The emphasis on statistical data can inure us to the consequences of these deaths unless consideration is given to the context in which they occurred; what historian Anne Dolan referred to as the nature of “a local, intimate kind of violence”. The question of when the sources relating to these deaths were generated is also relevant. There is little evenness in all this; as O’Halpin put it, “narratives of individuals’ actions and fatalities vary greatly in depth. The entries are a mixture of the bald and the extensive”.

But final Civil War fatality figures remain elusive. This matters; as O’Halpin argues, “an accurate picture of who died where, why and by whose hand is a necessary starting point for holistic research on and analysis of Irish society in those years and in the following decades”. Being able to provide names, ages, places of residence, place and date of death is also of profound importance to the families of the dead and a reminder of the need for extensive research of this period to continue long after the decade of commemorations.

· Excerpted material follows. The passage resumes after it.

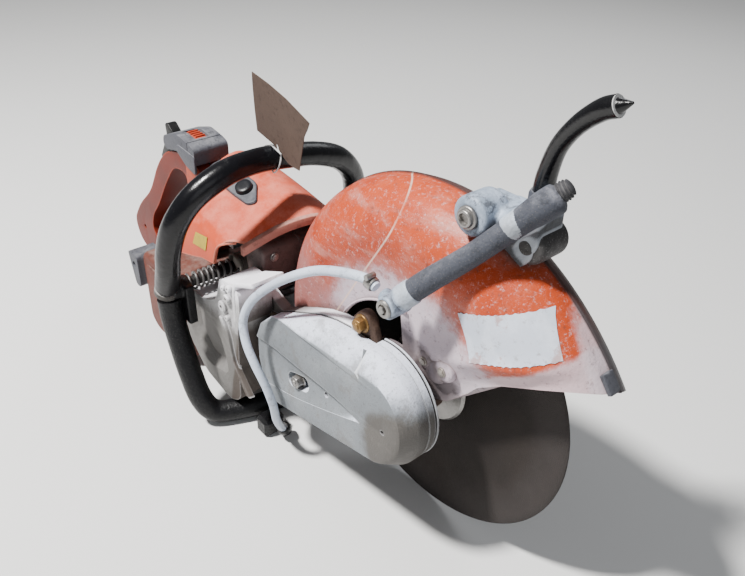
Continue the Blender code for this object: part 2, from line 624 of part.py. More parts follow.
def wheel_guard(parent, finish):
    """A pressed shell round the upper half of the wheel, turning on the bearing boss."""
    near, far, wall, top = -0.0475, 0.0280, GUARD_WALL, GUARD_RADIUS
    outside = [(0.0345, near), (top - 0.054, near), (top - 0.034, near + 0.0035),
               (top - 0.018, near + 0.0125), (top - 0.006, near + 0.026), (top, near + 0.042),
               (top - 0.002, far - 0.016), (top - 0.009, far - 0.005), (top - 0.024, far),
               (0.140, far)]
    inside = [(0.140, far - wall), (top - 0.025, far - wall), (top - 0.0108, far - 0.0068),
              (top - 0.0044, far - 0.0168), (top - wall, near + 0.042),
              (top - 0.0083, near + 0.0272), (top - 0.0198, near + 0.0145),
              (top - 0.035, near + 0.0058), (top - 0.054, near + wall), (0.0345, near + wall)]
    rows = []
    steps = 20
    for i in range(steps + 1):
        row = []
        for r, y in outside + inside:
            share = (y - near) / (far - near)
            front = GUARD_FRONT_NEAR + (GUARD_FRONT_FAR - GUARD_FRONT_NEAR) * share
            degrees = front + (GUARD_REAR_ANGLE - front) * i / steps
            reach = guard_reach(degrees) * max(0.0, (r - 0.120) / (top - 0.120))
            t = math.radians(degrees)
            row.append(((r + reach) * math.cos(t), y, (r + reach) * math.sin(t)))
        rows.append(row)
    guard = put("wheel_guard", loft(rows), finish, parent)
    collar = turned(ring(0.0345, 0.054, near - 0.004, near + wall + 0.001), 32)
    boolean(guard, helper("add_guard_collar", collar, parent), "UNION")


def guard_fittings(parent, finishes):
    """The casting on top of the guard, with the pipe, lever and hose fitting it carries."""
    outline = []
    for degrees in range(80, 62, -3):
        seat = GUARD_RADIUS + 0.0010 + guard_reach(degrees)
        outline += arc((0, 0), seat, degrees, degrees, 1)[:1]
    outline += [(0.103, 0.206), (0.094, 0.222), (0.080, 0.233), (0.064, 0.239), (0.050, 0.238),
                (0.040, 0.228)]
    casting = put("guard_bracket", prism(outline, -0.040, 0.012), finishes["casting"], parent)
    aim = (GUARD_TUBE_HIGH - GUARD_TUBE_LOW).normalized()
    saddle = rod(GUARD_TUBE_RADIUS + GAP, GUARD_TUBE_LOW - aim * 0.01, GUARD_TUBE_HIGH + aim * 0.04)
    boolean(casting, helper("cut_pipe_saddle", saddle, parent))
    bevel(casting, 0.004, 1, 60.0)
    pipe = rod(GUARD_TUBE_RADIUS, GUARD_TUBE_LOW, GUARD_TUBE_HIGH)
    put("guard_pipe", pipe, finishes["dusty"], parent)
    tip = GUARD_TUBE_HIGH + aim * GAP
    boot_profile = [(0, 0)]
    ribs, pitch = 3, 0.0044
    for i in range(ribs):
        boot_profile += [(0.0090, pitch * i), (0.0090, pitch * (i + 0.55)),
                         (0.0072, pitch * (i + 0.6)), (0.0072, pitch * (i + 0.95))]
    boot_profile.append((0, pitch * ribs))
    boot = turned(boot_profile, 12, along="Z")
    turn = Vector((0, 0, 1)).rotation_difference(aim).to_matrix().to_4x4()
    bmesh.ops.transform(boot, matrix=Matrix.Translation(tip) @ turn, verts=boot.verts)
    put("lever_boot", boot, finishes["black"], parent)
    route = [(0.087, 0.0140, 0.2400), (0.089, 0.0130, 0.262), (0.096, 0.0110, 0.287),
             (0.110, 0.0090, 0.309), (0.130, 0.0080, 0.327), (0.150, 0.0080, 0.336)]
    tube("guard_lever", smooth_path(route, 3), 0.0075, finishes["black"], parent)
    bolt = turned(disc(0.0085, -0.0480, -0.040 - GAP), 6, (0.058, 0, 0.2255))
    put("guard_bolt", bolt, finishes["steel"], parent)
    body = turned(disc(0.0110, FITTING.y - 0.013, FITTING.y + 0.013), 20, (FITTING.x, 0, FITTING.z))
    fitting = put("hose_fitting", body, finishes["casting"], parent)
    barb = rod(0.0062, FITTING, FITTING + BARB, 14)
    boolean(fitting, helper("add_barb", barb, parent), "UNION")
    room = rod(GUARD_TUBE_RADIUS + GAP, GUARD_TUBE_LOW - aim * GAP, GUARD_TUBE_LOW + aim * 0.04)
    boolean(fitting, helper("cut_pipe_end", room, parent))
    clip = arc((0, 0), 0.146, 35.0, 39.0, 1) + arc((0, 0), 0.160, 39.0, 35.0, 1)
    put("guard_clip", prism(clip, -0.0500, -0.0475 - GAP), finishes["steel"], parent)


# ---------------------------------------------------------------- water feed and tag


def water_feed(parent, hose_finish, black):
    """The hose from the guard's fitting down past the covers to the plug under the machine."""
    start = FITTING + BARB + BARB.normalized() * GAP
    route = [tuple(start), tuple(start + BARB * 0.5), (-0.0440, -0.0835, 0.1370),
             (-0.0800, -0.0870, 0.1230), (-0.1150, -0.0910, 0.1010), (-0.1470, -0.0990, 0.0750),
             (-0.1710, -0.1100, 0.0470), (-0.1790, -0.1180, 0.0200), (-0.1700, -0.1220, -0.0030),
             (-0.1550, -0.1220, -0.0250), (-0.1430, -0.1170, -0.0520), (-0.1390, -0.1110, -0.0820),
             (-0.1430, -0.1050, -0.1110), (-0.1530, -0.0940, -0.1370), (-0.1620, -0.0830, -0.1550)]
    route = [start, *smooth_path(route[1:], 2)]
    tube("water_hose", route, HOSE_RADIUS, hose_finish, parent, sides=2)
    end = Vector(route[-1])
    aim = (end - Vector(route[-2])).normalized()
    plug = rod(0.0085, end + aim * GAP, end + aim * 0.014, 16)
    put("hose_plug", plug, black, parent)


def frame_foot(parent, black):
    """The rubber block beside the frame's lower bar."""
    foot = block((-0.2005, -0.100, -HUB[2]), (-0.176, -0.070, -0.150))
    bevel(put("frame_foot", foot, black, parent), 0.004)


def hang_tag(parent, card, wire):
    """A blank card standing above the front handle, and the wire ring that ties it there."""
    corner = Vector((-0.2440, -0.0460, 0.2670))
    across, down = Vector((0.0970, -0.0070, -0.0090)), Vector((-0.0070, 0.0150, -0.0830))
    thick = across.cross(down).normalized() * 0.0003
    shape = [(0, 0), (1.08, 0.15), (0.94, 0.40), (0.74, 1.0), (0.48, 1.06), (0.18, 0.95),
             (-0.17, 0.92), (-0.06, 0.26)]
    flat = [corner + across * a + down * b for a, b in shape]
    put("hang_tag", loft([[p - thick for p in flat], [p + thick for p in flat]]), card, parent,
        smooth=False)
    loop = turned(ring(0.0152, 0.0172, -0.0012, 0.0012), 20)
    bmesh.ops.translate(loop, verts=loop.verts, vec=(-0.2485, -0.0250, 0.1640))
    put("tag_tie", loop, wire, parent)


def finishes():
    return dict(
        orange=material("orange_plastic", (0.62, 0.17, 0.08), 0.5),
        guard=material("guard_paint", (0.70, 0.22, 0.08), 0.5),
        handle=material("handle_plastic", (0.36, 0.11, 0.06), 0.5),
        grey=material("grey_plastic", (0.20, 0.20, 0.22), 0.6),
        pale=material("pale_casting", (0.55, 0.57, 0.60), 0.6),
        black=material("black_plastic", (0.02, 0.02, 0.022), 0.4),
        gloss=material("black_grip", (0.012, 0.012, 0.014), 0.25),
        dusty=material("dusty_rubber", (0.12, 0.12, 0.125), 0.7),
        steel=material("steel", (0.45, 0.43, 0.40), 0.4, 0.9),
        metal=material("aluminium", (0.55, 0.55, 0.56), 0.45, 0.8),
        casting=material("zinc_casting", (0.42, 0.42, 0.45), 0.5, 0.6),
        abrasive=material("abrasive", (0.055, 0.042, 0.036), 0.95),
        muffler=material("burnt_steel", (0.07, 0.045, 0.035), 0.7, 0.4),
        filter=material("filter_felt", (0.45, 0.40, 0.28), 0.95),
        switch=material("switch_orange", (0.75, 0.16, 0.06), 0.4),
        hose=material("hose_vinyl", (0.48, 0.50, 0.50), 0.4),
        rope=material("rope", (0.5, 0.5, 0.46), 0.9),
        card=material("card", (0.42, 0.30, 0.25), 0.9),
    )


def main():
    clear_scene()
    looks = finishes()
    saw = empty("saw_frame", HUB)
    crankcase(saw, looks["metal"])
    cylinder_group(saw, looks["metal"], looks["black"])
    engine_extras(saw, looks)
    crank_body(saw, looks)
    wheel_body(saw, looks)
    drive_belt(saw, looks["black"])
    cast_arm(saw, looks["pale"])
    bearings(saw, looks["steel"])
    cavity = drive_cavity(saw)
    belt_cover(saw, looks["pale"], looks["steel"], cavity)
    clutch_casing(saw, looks["pale"], cavity)
    engine_shroud(saw, looks["orange"])
    compression_release(saw, looks["grey"], looks["black"])
    fuel_tank(saw, looks["handle"], looks["black"])
    rear_handle(saw, looks)
    controls(saw, looks["black"])
    starter(saw, looks)
    front_handle(saw, looks["gloss"], looks["dusty"], looks["steel"])
    rear_bracket(saw, looks["grey"])
    guard_axis = empty("guard_axis", (0, 0, 0), saw)
    wheel_guard(guard_axis, looks["guard"])
    guard_fittings(guard_axis, looks)
    water_feed(saw, looks["hose"], looks["black"])
    frame_foot(saw, looks["black"])
    hang_tag(saw, looks["card"], looks["steel"])


main()
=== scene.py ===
"""Looks for the petrol cut-off saw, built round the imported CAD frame.

Shapes are laid out from the wheel's hub, as in the CAD part: metres, +X towards the
wheel, +Y to the operator's left, +Z up. piece() carries them to the frame.
"""

import math

import bmesh
import bpy
from mathutils import Matrix, Vector


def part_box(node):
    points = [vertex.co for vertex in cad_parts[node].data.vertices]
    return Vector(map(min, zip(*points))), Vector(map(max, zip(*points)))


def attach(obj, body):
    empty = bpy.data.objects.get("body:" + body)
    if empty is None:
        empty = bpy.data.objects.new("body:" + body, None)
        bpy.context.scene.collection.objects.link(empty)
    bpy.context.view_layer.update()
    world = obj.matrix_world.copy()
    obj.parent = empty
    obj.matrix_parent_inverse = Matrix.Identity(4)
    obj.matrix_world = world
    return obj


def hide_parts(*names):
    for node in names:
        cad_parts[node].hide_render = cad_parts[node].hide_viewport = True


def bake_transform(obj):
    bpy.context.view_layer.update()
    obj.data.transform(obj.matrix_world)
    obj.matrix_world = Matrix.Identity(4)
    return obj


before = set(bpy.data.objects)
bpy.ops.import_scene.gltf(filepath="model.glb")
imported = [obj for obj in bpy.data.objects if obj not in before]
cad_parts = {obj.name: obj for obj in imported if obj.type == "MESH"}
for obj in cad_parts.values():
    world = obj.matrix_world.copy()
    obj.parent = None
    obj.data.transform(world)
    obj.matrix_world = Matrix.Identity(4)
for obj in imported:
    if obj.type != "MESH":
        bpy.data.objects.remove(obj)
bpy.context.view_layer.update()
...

A towering monument to the importance of the systematic recording of fatalities was provided in 1999 with the Lost Lives book by David McKittrick, Seamus Kelters, Brian Feeney, and Chris Thornton, detailing the 3,636 Troubles-related deaths from 1969-1999, 56 per cent of them civilians. As the authors observed: “We have set out the tales of those who died in a manner which is as unemotional and objective as we could devise. Yet these facts, even when presented as dispassionately as possible, have great intrinsic power. The words we have written may read like journalism, but readers will quickly become aware that between the lines lie much grief and tragedy. We hope readers will be affected, as we have been, by the powerful message they convey of what violence can do to individuals, and families and communities”.